A pilot only proves something if the humans on the receiving end can review the output cleanly. If the recruiter, compliance owner, or hiring lead cannot explain why a candidate was recommended, the workflow is not ready, even if completion rate looks great.

For a more general vendor review lens, Ribbon's older AI recruitment vendor compliance checklist is still useful. I would just bring it one level closer to the workflow. Consent, permissions, reviewability, and revocation beat generic promises every time.

FAQ

Do we need candidate consent for every AI interview workflow?

Your legal and privacy teams set that policy.
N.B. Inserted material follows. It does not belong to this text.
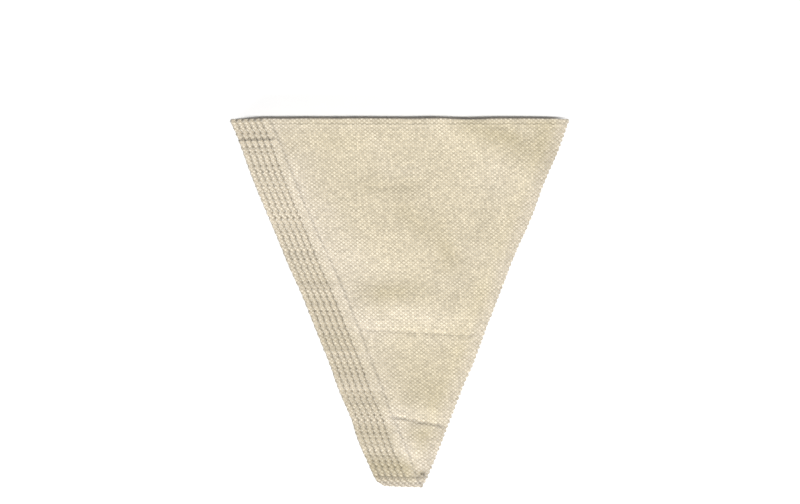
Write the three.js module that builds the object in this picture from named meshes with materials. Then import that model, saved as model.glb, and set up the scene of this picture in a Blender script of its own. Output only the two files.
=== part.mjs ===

Operationally, the safest approach is to decide it deliberately per organization and per workflow, not assume every role needs the same setup.

What should security or compliance teams ask to see first?

Start with the candidate-facing consent text, the permission model, the review surfaces for transcripts and summaries, and the process for revoking recording access. Those four items reveal a lot about whether the workflow is governable.

Is human oversight just reading summaries after the fact?

No. Human oversight is the decision checkpoint where a recruiter or hiring lead can inspect the evidence before acting on it. Good oversight is built into the handoff, not stapled on after the process is over.

Can one policy cover every hiring workflow?

Usually not cleanly. High-volume field roles, regulated hiring environments, and leadership hiring often need different controls. The goal is shared standards with intentional overrides, not fake uniformity.

AI hiring tools do not earn trust because they sound careful. They earn trust when the workflow is legible. Candidates can see what they are agreeing to. Teams know who has access. Reviewers can inspect the evidence. And the organization has a clear answer when someone asks what happens next.